**Given entries**
========================================================================

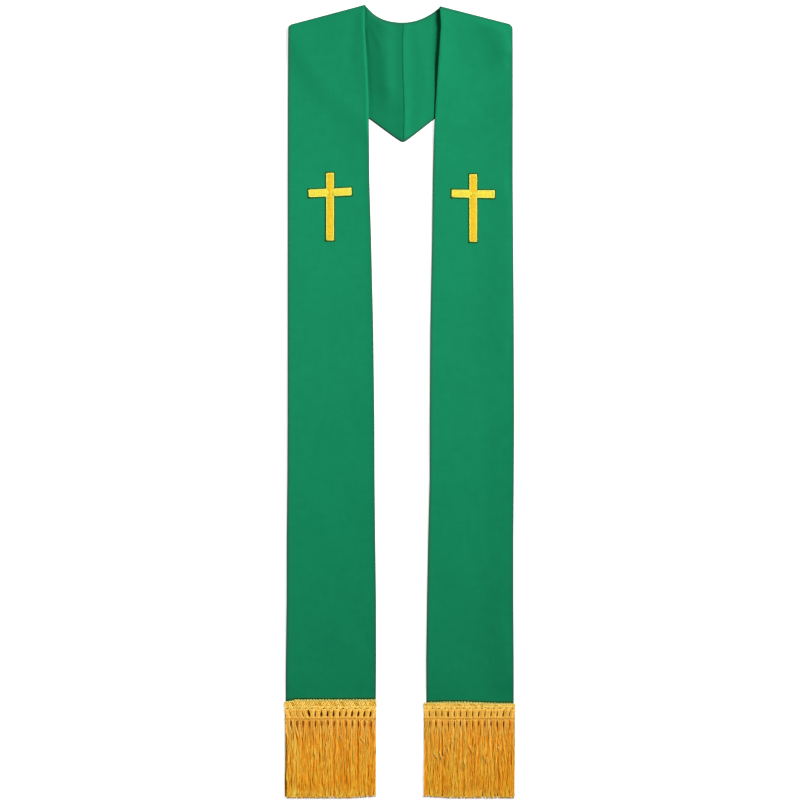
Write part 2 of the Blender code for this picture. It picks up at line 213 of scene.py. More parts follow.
# Heading of the fringe
BUNCHES = 15
GIMP_END_Y = -492.4 * MM
CHAIN_TOP_Y = -504.4 * MM
CHAIN_Y = -511 * MM
FRINGE_END_Y = -634.1 * MM
SLIT_LEAN = math.radians(16)
HEADING_INSET = 0.7 * MM
HEADING_UNDER = CLOTH + LAYER_GAP
HEADING_TOP = 3.8 * MM
FLOOR_CLEARANCE = 0.3 * MM
PICOT_PITCH = 4.8 * MM
HOLE_Y = -489.6 * MM
WRAPS = table("pitch run drop radius", (2.3, -4.5, 0.6, 0.8), (2.9, 5.5, 0.0, 0.85))  # millimetres
EYE_CORDS = table("offset swing radius", (0.55, 0.75, 0.6), (1.75, 0.35, 0.62), (2.75, 0.1, 0.55))
EYE_STEPS = 14
NECK_THREADS = 11
NECK_THREAD = 0.55 * MM
CHAIN_WAVE = 6.6 * MM
CHAIN_SWING = 0.95 * MM
CHAIN_ROWS = table("y radius", (-504.5, 0.75), (-506.6, 0.8), (-508.6, 0.75))
SEWING_PITCH = 4.1 * MM
TAPE_STEPS = 40

# Hanging threads
STRAND_START = 3.4 * MM  # how far up into the chain the threads begin
PINCH_DOWN = 2.6 * MM  # how far below the chain a bunch is narrowest
PINCH_REACH = 3.6 * MM
UNDER_LAYERS = (0.7 * MM, 1.15 * MM)
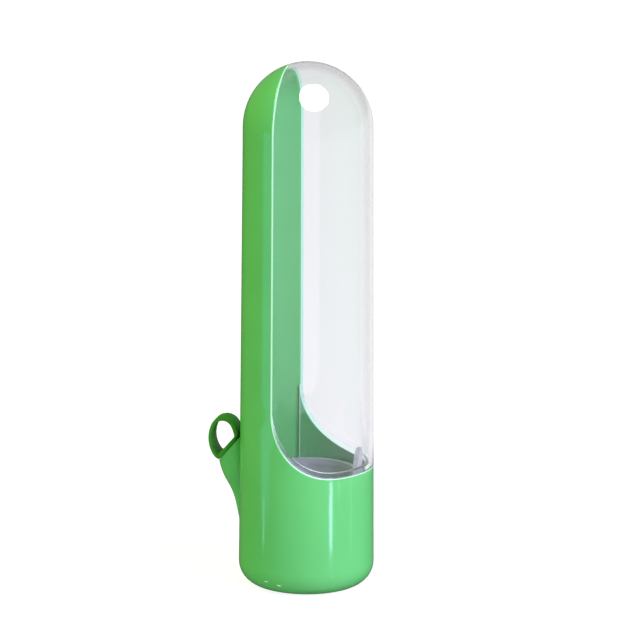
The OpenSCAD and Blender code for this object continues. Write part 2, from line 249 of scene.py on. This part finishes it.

========================================================================

**Problem description**
Return all the data above once more, precisely as given.

**The result**
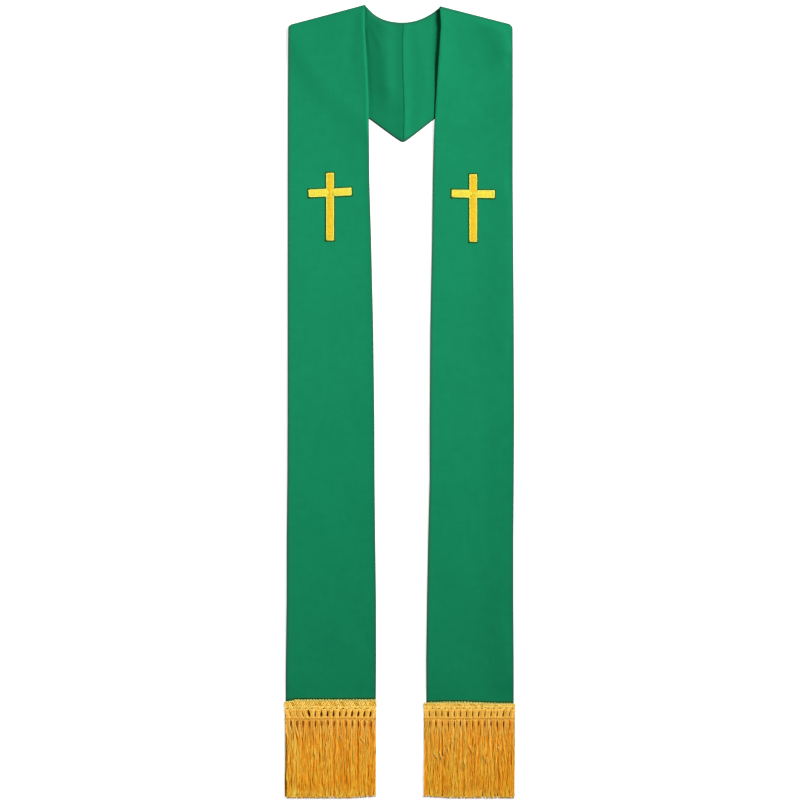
Write part 2 of the Blender code for this picture. It picks up at line 213 of scene.py. More parts follow.
# Heading of the fringe
BUNCHES = 15
GIMP_END_Y = -492.4 * MM
CHAIN_TOP_Y = -504.4 * MM
CHAIN_Y = -511 * MM
FRINGE_END_Y = -634.1 * MM
SLIT_LEAN = math.radians(16)
HEADING_INSET = 0.7 * MM
HEADING_UNDER = CLOTH + LAYER_GAP
HEADING_TOP = 3.8 * MM
FLOOR_CLEARANCE = 0.3 * MM
PICOT_PITCH = 4.8 * MM
HOLE_Y = -489.6 * MM
WRAPS = table("pitch run drop radius", (2.3, -4.5, 0.6, 0.8), (2.9, 5.5, 0.0, 0.85))  # millimetres
EYE_CORDS = table("offset swing radius", (0.55, 0.75, 0.6), (1.75, 0.35, 0.62), (2.75, 0.1, 0.55))
EYE_STEPS = 14
NECK_THREADS = 11
NECK_THREAD = 0.55 * MM
CHAIN_WAVE = 6.6 * MM
CHAIN_SWING = 0.95 * MM
CHAIN_ROWS = table("y radius", (-504.5, 0.75), (-506.6, 0.8), (-508.6, 0.75))
SEWING_PITCH = 4.1 * MM
TAPE_STEPS = 40

# Hanging threads
STRAND_START = 3.4 * MM  # how far up into the chain the threads begin
PINCH_DOWN = 2.6 * MM  # how far below the chain a bunch is narrowest
PINCH_REACH = 3.6 * MM
UNDER_LAYERS = (0.7 * MM, 1.15 * MM)
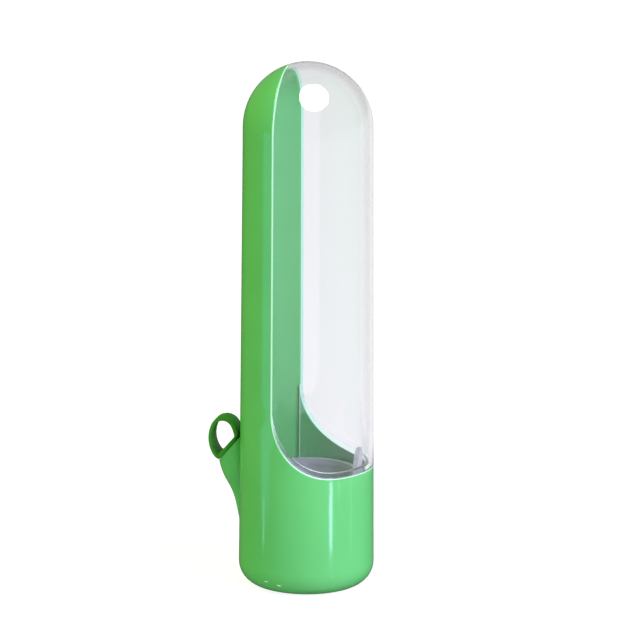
The OpenSCAD and Blender code for this object continues. Write part 2, from line 249 of scene.py on. This part finishes it.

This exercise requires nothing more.